Copy after Veronese, Lucretia

Copy after Veronese, Lucretia

Veronese expertly directs the viewer through the narrative of the painting, but not at the expense of lavish decoration—heavy brocade, gleaming jewels, deftly-woven golden hair—his Judith and Lucretia are in fine murderess getup (homicide or suicide), and this brings a certain theatricality to the tight but expressive compositions. One’s eyes feast on the jewels at their shoulders, drawn to the most brightly-lit part, and unquestioningly follow their arms—symbols of action, I speculate—to the bloody acts at their fingertips, cloaked in darkness.
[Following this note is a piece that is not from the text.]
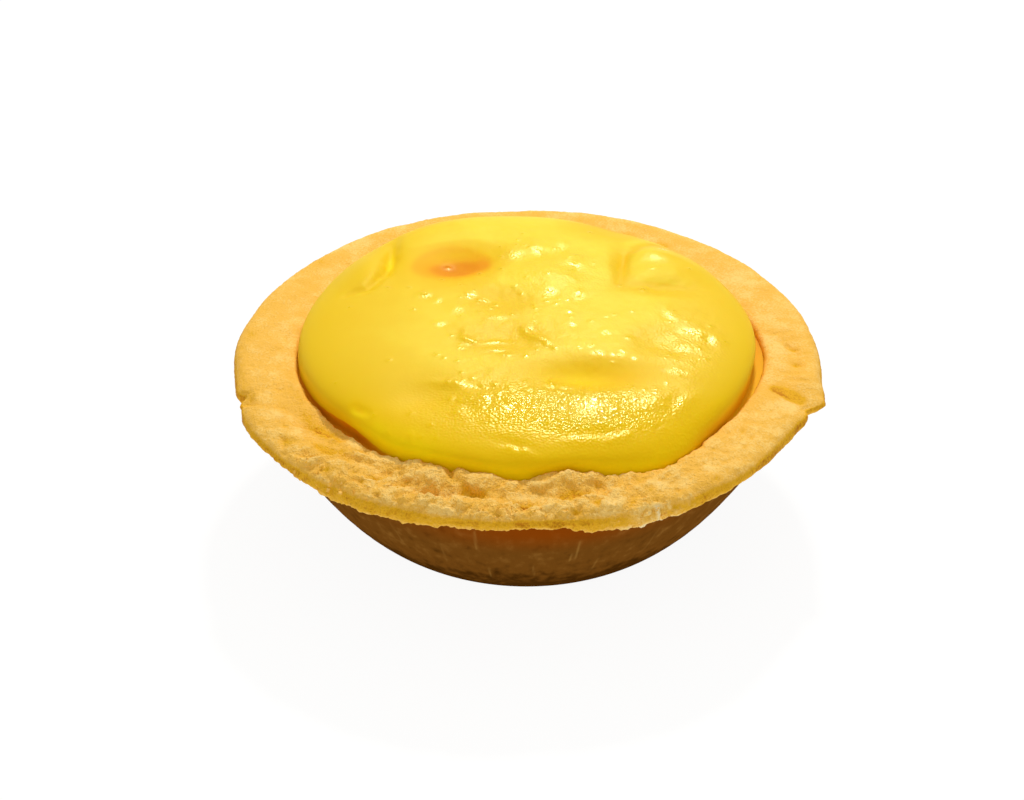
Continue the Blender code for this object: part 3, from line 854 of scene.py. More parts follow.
def make_crust():
    """The pastry shell with its wide, uneven rim; returns its rings and the fine skin's first and last."""
    section, first, last = crust_section()
    angle, _ = np.meshgrid(turn_angles(), section[:, 0])
    radius, height = crust_shape(section, angle, first)
    rings = ring_points(radius, angle, height)
    skin = slice(first, last)
    rest_height = np.repeat(section[skin, 1:], TURNS, axis=1)
    relief, brown = crust_fields(rings[skin], rest_height, radius[skin], angle[skin])
    steps = np.arange(last - first)
    fade = smooth_step(steps, 1, 6) * (1.0 - smooth_step(steps, last - first - 8, last - first - 1))
    normals = ring_normals(rings)[skin]
    torn = crumbliness(angle[skin]) * (1.0 + 1.2 * hump(turn_between(angle[skin], FLAKY_ANGLE), 8.0))
    flat = rings[skin] * np.array([1.0, 1.0, 0.2])
    ragged = torn * (0.32 * grain(flat, 1.3, 11) + 0.14 * grain(flat, 0.6, 12))
    ragged *= 1.0 - smooth_step(rest_height, RIM_LOW_EDGE + 0.2, RIM_LOW_EDGE + 1.6)
    rings[skin] += (relief * fade[:, None])[..., None] * normals
    rings[skin, :, 2] += ragged * fade[:, None]
    steep = np.clip(1.0 - ring_normals(rings)[skin][..., 2], 0.0, 1.0)
    on_top = smooth_step(rest_height, RIM_TOP - 0.8, RIM_TOP - 0.1)
    # This field holds the dough's baked colour, with painted shade and a painted highlight added.
    bake_and_shade = np.full(radius.shape, 0.55)
    bake_and_shade[skin] = brown + side_browning_and_shade(rest_height, radius[skin], angle[skin])
    # Painted shade: steep faces on the rim's top, such as the walls of its pits, are browner.
    bake_and_shade[skin] += 0.25 * on_top * np.clip(steep - 0.03, 0.0, 0.35)
    fields = {"bake_and_shade": np.clip(bake_and_shade, 0.0, 1.0), "crumbly": 0.6 + 1.0 * crumbliness(angle)}
    crust = turned_skin("pastry_crust", rings, fields)
    crust.data.materials.append(baked_pastry())
    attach(crust, "root")
    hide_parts("pastry_shell")
    return rings, first, last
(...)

Detail of Veronese, Judith

Detail of Veronese, Judith

Nelson wisely draws our attention back to the fact that the decisions we make as painters are based on perception, but ought not be enslaved by it. Every painter makes those decisions not only based on preference, cultural affiliations or schooled traditions, but in response to the stimulus itself. Perceptual art, he argues (p. 150), ‘is a poetic process of interpreting perception in order to make paintings and drawings. … The interest will always be in the strength of the image, the consistency of vision, the poetic agreements between the technique and the perception.’ Whichever camp sways you, your debt is to the subject alone.

Nelson, Robert. 2010. The visual language of painting: An aesthetic analysis of representational technique. Australian Scholarly Publishing: Melbourne.

Walker, Michelle Boulous. 2009. ‘Writing couples: Reading Deutscher on Sartre and Beauvoir.’ In Crossroads IV(1): pp. 45-52.